Security agencies at a forum on human trafficking and irregular migration have called for a functional database, information sharing and collaboration between law enforcement agencies to effectively deal with human traffickers and irregular migration.
They said the lack of an up-to-date central database, accessible to all security agencies and social workers, had for a long time thwarted efforts at ending the menace.
While they acknowledged that individual institutions were doing tremendously well to combat the menace, it required more institutional linkages, commitment, dedication, resources and a united front to sustain the gains.
The appeal was made by Mr Charles Akpedonu, Central Regional Director of the Economic and Organized Crime Office (EOCO), DCOP (Mrs) Habiba Twumasi Sarpong, Central Regional Police Commander and Assistant Commissioner of Immigration (ACI), Fisal Disu, Central Regional Ghana Immigration Service Commander.
The security officers addressed the opening of a three-day capacity building workshop on human trafficking and irregular migration in the Central Regional capital, Cape Coast, on Wednesday.
The workshop aimed at building the capacity of security personnel and social workers to effectively combat human trafficking and irregular migration in Ghana.
It was organised by the Ministry of Gender, Children and Social Protection (MGCSP), in collaboration with Expertise France, an Agency for development and coordination of international relations, and supported by the European Union (EU).
Mr Akpedonu expressed worry over the seeming turf war between stakeholders over operational and territorial jurisdictions, mandate and influence in dealing with human trafficking as well as irregular migration.
That, he said, was unnecessary if the war on the menace was to be won and rallied the commitment of all stakeholders to ensure that all human lives were protected regardless of race, colour or ethnicity.
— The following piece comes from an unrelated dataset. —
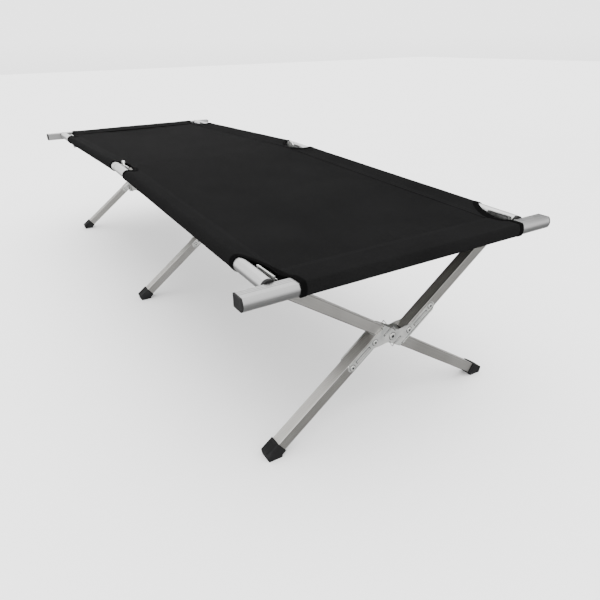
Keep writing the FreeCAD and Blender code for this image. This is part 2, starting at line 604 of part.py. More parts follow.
def end_sleeve(half):
    """A closed sleeve round the end bar, and a flap that slopes down from its top to the panel."""
    h = HALVES[half]
    run = V(END_SLEEVE_LEFT + END_SLEEVE_RIGHT, 0, 0)
    outer = Part.Face(bar_section(half, -END_SLEEVE_LEFT, -COVER_CLEAR - COVER_THICK).OuterWire).extrude(run)
    tube = outer.cut(bar_section(half, -END_SLEEVE_LEFT, -COVER_CLEAR).extrude(run))
    bar_top = RAIL_END_Z - BAR_DROP + BAR_HEIGHT / 2 + COVER_CLEAR
    sewn = rail_z(FLAP_Y) + PANEL_RISE + COVER_THICK + COVER_CLEAR
    points = [(BAR_BACK_Y + FLAP_INSET, bar_top), (FLAP_Y, sewn), (FLAP_Y, sewn + COVER_THICK),
              (BAR_BACK_Y + FLAP_INSET, bar_top + COVER_THICK)]
    reach = CORNER_X - FLAP_INSET
    corners = [V(-reach, h * y, z) for y, z in points]
    flap = Part.Face(Part.makePolygon(corners + corners[:1])).extrude(V(2 * reach, 0, 0))
    return [tube, flap.cut(outer)]


# ---- build every node ----
os.makedirs("parts", exist_ok=True)

fasteners = {(side, half): [] for side in SIDES for half in HALVES}
for side in SIDES:
    for place, set_y in LEG_SET_Y.items():
        plate, rivets, stud = mount_plate(side, place)
        export(f"mount_plate_{side}_{place}", plate)
        fasteners[side, rail_half_of(set_y)] += rivets + [stud]
        export(f"swivel_{side}_{place}", *swivel(side, place))
    for half in HALVES:
        leaf, rivets = hinge_leaf(side, half)
        export(f"hinge_leaf_{side}_{half}", leaf)
        fasteners[side, half] += rivets
        export(f"end_plug_{side}_{half}", *end_plug(side, half))
    export(f"hinge_pin_{side}", hinge_pin(side))

for (side, half), pieces in fasteners.items():
    export(f"rail_{side}_{half}", rail(side, half, pieces))
    export(f"rail_rivets_{side}_{half}", *pieces)

for place in LEG_SET_Y:
    export(f"straight_bar_{place}", straight_bar(place))
    export(f"split_bar_upper_{place}", upper_half(place))
    export(f"split_bar_lower_{place}", lower_half(place))
    plates = [place_in_set(z_plate(front), -SPLIT_ANGLE, place) for front in (True, False)]
    export(f"z_plates_{place}", *plates)
    export(f"leg_rivets_{place}", *leg_rivets(place))
    export(f"boot_left_{place}", boot(place, SPLIT_ANGLE, SPLIT_OFFSET, -1))
    export(f"boot_right_{place}", boot(place, STRAIGHT_ANGLE, 0, 1))

for half in HALVES:
    export(f"end_bar_{half}", end_bar(half))
    export(f"end_caps_{half}", *end_caps(half))
    export(f"cover_{half}", *cover_half(half))
    export(f"end_sleeve_{half}", *end_sleeve(half))
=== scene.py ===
import bpy
import math
from mathutils import Matrix, Vector, noise


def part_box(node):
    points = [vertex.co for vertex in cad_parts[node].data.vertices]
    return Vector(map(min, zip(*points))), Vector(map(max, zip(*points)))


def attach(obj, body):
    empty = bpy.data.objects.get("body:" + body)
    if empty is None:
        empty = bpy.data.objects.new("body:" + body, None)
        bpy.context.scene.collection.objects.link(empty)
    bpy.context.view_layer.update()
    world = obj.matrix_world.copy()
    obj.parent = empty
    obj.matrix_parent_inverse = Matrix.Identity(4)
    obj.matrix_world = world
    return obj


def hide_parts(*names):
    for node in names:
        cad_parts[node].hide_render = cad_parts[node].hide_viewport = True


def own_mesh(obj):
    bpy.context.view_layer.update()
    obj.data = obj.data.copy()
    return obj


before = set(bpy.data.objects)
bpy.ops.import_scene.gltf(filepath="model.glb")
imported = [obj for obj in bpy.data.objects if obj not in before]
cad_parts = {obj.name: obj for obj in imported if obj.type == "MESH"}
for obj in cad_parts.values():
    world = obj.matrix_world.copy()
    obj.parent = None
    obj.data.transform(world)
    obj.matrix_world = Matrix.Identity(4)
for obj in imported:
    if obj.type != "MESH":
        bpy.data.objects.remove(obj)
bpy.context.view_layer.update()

bpy.ops.object.select_all(action="DESELECT")


# ---- Place and light ----
# The cot stands on a plain pale floor under one wide soft lamp, with a weak lamp from the near side and
# a grey card at the right that only the metal sees. The camera stands low, off the near left corner.
camera_data = bpy.data.cameras.new("camera")
camera_data.lens = 32.14
camera_data.shift_x = 0.0061
camera_data.shift_y = -0.0218
camera_data.clip_end = 60.0
camera = bpy.data.objects.new("camera", camera_data)
bpy.context.scene.collection.objects.link(camera)
camera_place = (-0.6574, -1.6074, 0.7425)
turn_right = math.radians(30.68)
look_down = math.radians(24.95)
lean = math.radians(-1.04)
camera.matrix_world = (Matrix.Translation(camera_place) @ Matrix.Rotation(-turn_right, 4, "Z")
                       @ Matrix.Rotation(math.pi / 2 - look_down, 4, "X") @ Matrix.Rotation(lean, 4, "Z"))
bpy.context.scene.camera = camera

bpy.ops.mesh.primitive_plane_add(size=30.0, location=(0, 0, 0))
floor = bpy.context.object
floor.name = "floor"
floor.visible_glossy = False

bpy.ops.mesh.primitive_plane_add(size=1.0, location=(3.15, -0.4, 1.15), rotation=(0, math.pi / 2, 0))
grey_card = bpy.context.object
grey_card.name = "grey_card"
grey_card.scale = (2.3, 4.4, 1.0)
bpy.ops.object.transform_apply(location=True, rotation=True, scale=True)
grey_card.visible_camera = False
grey_card.visible_diffuse = False
grey_card.visible_shadow = False

near_lamp_data = bpy.data.lights.new("near_lamp", "AREA")
near_lamp_data.shape = "SQUARE"
near_lamp_data.size = 2.2
near_lamp_data.energy = 14.0
near_lamp = bpy.data.objects.new("near_lamp", near_lamp_data)
bpy.context.scene.collection.objects.link(near_lamp)
near_lamp_place = Vector((-2.6, -3.2, 1.6))
near_lamp_aim = Vector((0, -0.3, 0.2)) - near_lamp_place
near_lamp.matrix_world = (Matrix.Translation(near_lamp_place)
                          @ near_lamp_aim.to_track_quat("-Z", "Y").to_matrix().to_4x4())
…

He advocated a strong database as a tool to learn best practices, follow-ups, easier communication and information sharing.
He said EOCO was committed to the fight against human trafficking and vicious agents fuelling irregular migration, drug trafficking, money-laundering and other organised crimes with relevant foreign or international agencies.
DCOP Habiba Twumasi Sarpong reiterated the need for strong institutional collaboration in fighting the menace and cited the Service’s working relations with the Attorney General’s Department and Embassies as helpful.
She said the Regional Command and various Divisions had a Director and Desk Officers in charge of human trafficking and irregular migration, who were coordinating with other security agencies to bring the phenomenon under control.
“Our region is considered as one of the supply sources and I plead with all to collaborate to do away with the tag because the region is a tourism hub. We also pledge to work assiduously with all stakeholders to prevent the menace,” she added.
Mr Fisal Disu described human trafficking and irregular migration as modern slavery that must be tackled holistically and collectively.
He said the practice ought to be the concern of every person because it debased humanity, destroyed social fabric, endangered public health, fuelled violence and organized crimes.
He warned facilitators of irregular migration to desist from the act or face the wrath of the law when caught and emphasised that “the injustices of human trafficking is a scar on the conscience of the World.”